2. 获取redis & selenium ip地址
这里获取的ip是需要在下面部署爬虫的命令中用来设置redis&selenium的环境变量的的,用linux的大佬可以直接一条命令解决,(记得代码评论给我,我小白).
docker inspect -f '{{range .NetworkSettings.Networks}}{{.IPAddress}}{{end}}' redis_ago
docker inspect -f '{{range .NetworkSettings.Networks}}{{.IPAddress}}{{end}}' selenium
3. 部署爬虫
注意里面的host使用上面获取到的ip!
docker run -itd --name spider_name -e SELENIUM_HOST=172.18.0.3 -e REDIS_HOST=172.18.0.2 -e PYTHONUNBUFFERED=0 spider_name:test /bin/bash
5. 爬虫内部获取环境变量动态链接redis & selenium
我这里做了点兼容,不需要的可以去掉,因为有时候在本地跑
import os
# selenium
try:
selenium_host = os.getenv("SELENIUM_HOST")
except:
selenium_host = "127.0.0.1"
browser = webdriver.Remote(
command_executor="http://{}:4444/wd/hub".format(selenium_host),
desired_capabilities=DesiredCapabilities.CHROME
)
# redis
def get_redis_connect():
try:
myredis = os.environ.get("REDIS_HOST", "127.0.0.1")
except:
myredis = "127.0.0.1"
return redis.StrictRedis(host=myredis, port=6379, db=0)
6. 解决docker logs -f 无法显示日志问题
所有的print使用get_module_logger(name).info()代替
发现没用,大家别试了,有搞定的人分享一下方法吗?我试了好几个都不行
只好退而求其次,保存一个logfile了
已经解决可以在docker logs -f 显示问题
顺便解决这个log模块重复的问题
import logging
def get_module_logger(mod_name):
# 初始化logger
logger = logging.getLogger(mod_name)
logging.basicConfig(format='%(asctime)s - %(name)s - %(levelname)s - %(message)s', level=logging.INFO)
# 设置两个handler分别输出打印台和日志文件
to_file_handler = logging.FileHandler("/agoda_spider_app/logs/agoda_spider.log")
console_handler = logging.StreamHandler()
formatter = logging.Formatter("%(asctime)s - %(name)s - %(levelname)s - %(message)s",)
to_file_handler.setFormatter(formatter)
# 添加handler
if not logger.handlers:
logger.addHandler(to_file_handler)
logger.addHandler(console_handler)
# 添加下面一句,在记录日志之后移除句柄,防止重复打印
logger.removeHandler(console_handler)
return logger
if __name__ == "__main__":
get_module_logger(__name__).warning("HELLO WORLD!")

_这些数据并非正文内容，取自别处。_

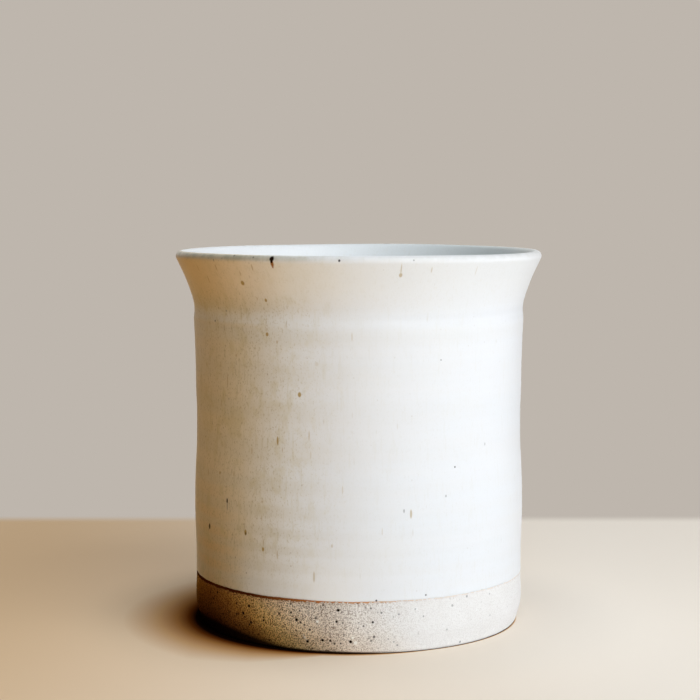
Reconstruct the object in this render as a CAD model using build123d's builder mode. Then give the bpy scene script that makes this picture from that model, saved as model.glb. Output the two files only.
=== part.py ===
"""A wheel-thrown utensil crock: a stoneware clay body under a white glaze coat.

The clay is one thrown lump: a turned foot with a bevelled edge and a shallow recess below,
a floor, a wall with the thrower's swells and ridge, a flared mouth and a rounded lip. The
glaze is a fired skin of its own material. It starts in a rolled edge above the bare clay
band, climbs the wall, goes over the lip, runs down the finger rings of the inside and
closes over the floor.

Millimetres, +Z up. The origin is the middle of the foot's resting plane.
"""

from build123d import *

import os
from math import cos, radians, sin

# Overall finished sizes, glaze included
height = 165.0
wall_radius = 73.0
wall_swell = 0.7
rim_radius = 81.2
mouth_height = 25.5
throat_band_height = 1.5
flare_lean = 27.0
lip_radius = 2.3

# Turned foot of bare clay
foot_radius = 70.6
shoulder_radius = 73.2
foot_bevel_height = 8.0
foot_bevel_softness = 16.0
foot_edge_bevel = 0.6
foot_ring_width = 13.0
recess_depth = 1.6
recess_slope_width = 3.0

# Wall and floor, glaze included
wall_thickness_low = 7.0
wall_thickness_high = 5.0
floor_thickness = 8.5
floor_corner_radius = 15.0

# Glaze
glaze_line_height = 22.2
glaze_thickness = 0.4
lip_glaze_thickness = 0.5
glaze_edge_roll = 1.1

# Finger rings inside, and flats of the clay that the glaze rounds over
inner_ring_count = 4
inner_ring_depth = 0.5
clay_lip_flats = 3
clay_corner_flats = 2

# Outside wall between the glaze line and the throat: how far up, and how far out of the
# plain cylinder in swells. Low swell, waist, upper wall, foot and top of the ridge.
wall_rise_shares = (0.23, 0.565, 0.78, 0.90, 0.965)
wall_swell_shares = (0.55, -1.0, -0.4, 0.1, 0.55)
throat_swell_share = 0.15

# Middle station of the flare between the throat and the lip: how far up, and how far out
flare_rise_share = 0.52
flare_reach_share = 0.40

throat_height = height - mouth_height
wall_height = throat_height - throat_band_height
throat_radius = wall_radius + wall_swell * throat_swell_share
bare_radius = wall_radius - glaze_thickness
inner_radius_high = throat_radius - wall_thickness_high
inner_radius_low = wall_radius - wall_thickness_low
corner_height = floor_thickness + floor_corner_radius
corner_radius = inner_radius_low - floor_corner_radius
recess_radius = foot_radius - foot_ring_width

up = (0, 1)
down = (0, -1)
outward = (1, 0)
lean_up = (sin(radians(flare_lean)), cos(radians(flare_lean)))


def mouth(radius, lip):
    """Draw one face of the mouth: the throat's band at a radius, and the flare to the lip."""
    throat = (radius, throat_height)
    middle = (
        radius + (lip[0] - radius) * flare_reach_share,
        throat_height + (lip[1] - throat_height) * flare_rise_share,
    )
    Line((radius, wall_height), throat)
    Spline(throat, middle, lip, tangents=[up, lean_up])


def outside(start, skin, lip):
    """Draw the outside this far under the finished face, from the glaze line to the lip."""
    climb = wall_height - glaze_line_height
    wall = [
        (wall_radius + wall_swell * swell - skin, glaze_line_height + climb * rise)
        for rise, swell in zip(wall_rise_shares, wall_swell_shares)
    ]
    Spline(start, *wall, (throat_radius - skin, wall_height), tangents=[up, up])
    mouth(throat_radius - skin, lip)


def lip_point(radius, turn):
    """A place round the lip, turned in degrees from its outer face, 0, to its inner, 180."""
    angle = radians(turn - flare_lean)
    return (
        rim_radius - lip_radius + radius * cos(angle),
        height - lip_radius + radius * sin(angle),
    )


def finger_rings():
    """Draw the finished inside wall from the floor's corner up, in and out over its rings."""
    steps = 2 * inner_ring_count
    stations = []
    for step in range(steps + 1):
        share = step / steps
        radius = inner_radius_low + (inner_radius_high - inner_radius_low) * share
        ring = inner_ring_depth * (step % 2)
        stations.append((radius - ring, corner_height + (wall_height - corner_height) * share))
    Spline(*stations, tangents=[up, up])


def clay_lip():
    """The clay's lip: flats that the glaze rounds over, from the outside to the inside."""
    radius = lip_radius - lip_glaze_thickness
    return [
        lip_point(radius, 180 * flat / clay_lip_flats) for flat in range(clay_lip_flats + 1)
    ]


def clay_corner():
    """The clay's floor corner: flats just clear of the glaze, from the wall to the floor."""
    turn = 90 / (clay_corner_flats + 1)
    radius = (floor_corner_radius + glaze_thickness) / cos(radians(turn / 2))
    angles = [radians(turn * (flat + 0.5)) for flat in range(clay_corner_flats + 1)]
    return [
        (corner_radius + radius * cos(angle), corner_height - radius * sin(angle))
        for angle in angles
    ]


glaze_start = (bare_radius, glaze_line_height)
roll_top = (wall_radius, glaze_line_height + glaze_edge_roll)
clay_middle = (0, floor_thickness - glaze_thickness)


def clay_under_glaze():
    """The line where clay and glaze meet, from the glaze line over the lip to the middle."""
    lip = clay_lip()
    inner_radius = inner_radius_high + glaze_thickness
    outside(glaze_start, glaze_thickness, lip[0])
    Polyline(*lip)
    mouth(inner_radius, lip[-1])
    Polyline((inner_radius, wall_height), *clay_corner(), clay_middle)


def corner_of(section, place):
    """The corner of a section that lies nearest a place."""
    return section.vertices().sort_by_distance(place)[0]


# Clay body: foot, floor, wall, flare and lip, thrown and turned in one piece
foot_edge = (foot_radius, 0)
foot_shoulder = (shoulder_radius, foot_bevel_height)
recess_edge = (recess_radius, 0)
recess_top = (recess_radius - recess_slope_width, recess_depth)

with BuildPart() as clay_body:
    with BuildSketch(Plane.XZ) as clay_section:
        with BuildLine():
            clay_under_glaze()
            Polyline(
                clay_middle,
                (0, recess_depth),
                recess_top,
                recess_edge,
                foot_edge,
                foot_shoulder,
                glaze_start,
            )
        make_face()
        fillet(corner_of(clay_section, foot_shoulder), foot_bevel_softness)
        chamfer(corner_of(clay_section, foot_edge), foot_edge_bevel)
    revolve(axis=Axis.Z)
clay_body.part.label = "clay_body"

# Glaze coat: one skin over the wall, the lip, the inside and the floor
floor_edge = (corner_radius, floor_thickness)
lip_outside = lip_point(lip_radius, 0)
lip_inside = lip_point(lip_radius, 180)

with BuildPart() as glaze_coat:
    with BuildSketch(Plane.XZ):
        with BuildLine():
            clay_under_glaze()
            TangentArc(roll_top, glaze_start, tangent=down)
            outside(roll_top, 0, lip_outside)
            TangentArc(lip_inside, lip_outside, tangent=lean_up)
            mouth(inner_radius_high, lip_inside)
            finger_rings()
            TangentArc(floor_edge, (inner_radius_low, corner_height), tangent=outward)
            Polyline(floor_edge, (0, floor_thickness), clay_middle)
        make_face()
    revolve(axis=Axis.Z)
glaze_coat.part.label = "glaze_coat"

os.makedirs("parts", exist_ok=True)
export_step(clay_body.part, "parts/clay_body.step")
export_step(glaze_coat.part, "parts/glaze_coat.step")
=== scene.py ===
"""Looks of the utensil crock: thrown stoneware under a speckled white glaze.

Two finely built meshes stand in for the frame's two solids and keep their sizes. Profiles
are worked out in millimetres and scaled when a mesh is made; everything else is in metres.
The front of the crock faces -Y, and a bearing is an angle round it from there towards +X.
"""

import math
from collections import namedtuple

import bpy
import numpy as np
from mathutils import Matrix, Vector, noise


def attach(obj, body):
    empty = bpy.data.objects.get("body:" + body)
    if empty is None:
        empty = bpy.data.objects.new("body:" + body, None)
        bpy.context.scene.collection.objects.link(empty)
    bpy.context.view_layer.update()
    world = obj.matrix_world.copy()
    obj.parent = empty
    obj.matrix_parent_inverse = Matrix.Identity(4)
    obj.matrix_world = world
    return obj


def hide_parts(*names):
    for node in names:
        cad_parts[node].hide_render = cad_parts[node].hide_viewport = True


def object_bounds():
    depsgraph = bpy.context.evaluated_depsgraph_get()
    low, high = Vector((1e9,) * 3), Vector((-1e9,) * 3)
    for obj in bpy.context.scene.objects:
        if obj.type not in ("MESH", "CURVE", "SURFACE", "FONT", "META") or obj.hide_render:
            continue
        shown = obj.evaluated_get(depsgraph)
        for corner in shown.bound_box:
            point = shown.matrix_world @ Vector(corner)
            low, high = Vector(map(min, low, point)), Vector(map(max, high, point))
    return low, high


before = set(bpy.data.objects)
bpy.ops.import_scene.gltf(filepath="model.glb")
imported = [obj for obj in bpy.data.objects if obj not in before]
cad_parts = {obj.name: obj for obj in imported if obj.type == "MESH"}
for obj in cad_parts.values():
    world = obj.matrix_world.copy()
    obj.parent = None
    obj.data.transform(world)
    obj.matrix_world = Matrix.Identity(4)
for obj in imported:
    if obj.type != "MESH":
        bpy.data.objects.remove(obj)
cad_low, cad_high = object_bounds()

MM = 0.001

# Sizes read off the frame, in millimetres
height = cad_high.z / MM
rim_radius = cad_high.x / MM

# Sizes of the finished crock, in millimetres
glaze_line = 22.2
lip_radius = 2.3
flare_lean = math.radians(27)
floor_height = 8.5
floor_corner = 15.0
inner_radius_low = 66.0
glaze_depth = 0.4
bare_radius = 72.85
foot_ring_radius = 57.6
recess_slope = 3.0
recess_depth = 1.6

lip_centre = (rim_radius - lip_radius, height - lip_radius)
corner_centre = (inner_radius_low - floor_corner, floor_height + floor_corner)

# Outside of the glaze as (radius, height), from its rolled edge up to the lip
outside_stations = (
    (72.95, glaze_line + 1.2),
    (72.95, 33.0),
    (73.25, 42.0),
    (73.4, 50.0),
    (73.2, 64.0),
    (72.5, 79.0),
    (72.3, 90.0),
    (72.65, 106.0),
    (72.85, 120.0),
    (73.1, 127.0),
    (73.32, 132.5),
    (73.36, 135.8),
    (73.12, 139.0),
    (73.45, 142.2),
    (74.2, 145.2),
    (75.2, 148.2),
    (76.3, 151.2),
    (77.5, 154.2),
    (78.95, 157.4),
    (80.1, 159.9),
)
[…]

7. 解决python镜像导包慢,报timeout错问题
修改 --trusted-host
我承认修改了后慢的毛病依然存在,但是至少不报timeout了
& 添加pythonpath的环境变量,不然找不到包,这个错玩了我一天
最终版本:添加vim可以手动进入容器。
& 解决时区问题
# Use an official Python runtime as a parent image
FROM python:3.7.6
MAINTAINER yeyangfengqi <825681476@qq.com>
# Set the working directory to /app
WORKDIR /app
# Copy the current directory contents into the container at /app
COPY . /app
# Install any needed packages specified in requirements.txt
RUN apt-get update && apt-get install vim -y \
&& apt-get install -y tzdata && ln -sf /usr/share/zoneinfo/Asia/Shanghai /etc/localtime \
&& pip install --trusted-host mirrors.aliyun.com -r requirements.txt
# Make port 80 available to the world outside this container
EXPOSE 80
# Define environment variable
ENV PYTHONPATH /app
ENV PYTHONUNBUFFERED 0
VOLUME ["/root/python_script/spider/logs","/app/logs"]
# Run app.py when the container launches
CMD bash -c "python agoda_spider.py"
基本上所有问题都解决了,代码也已经上线测试,记录一下这些坑。
ps:以前觉得docker麻烦的很,现在........真香!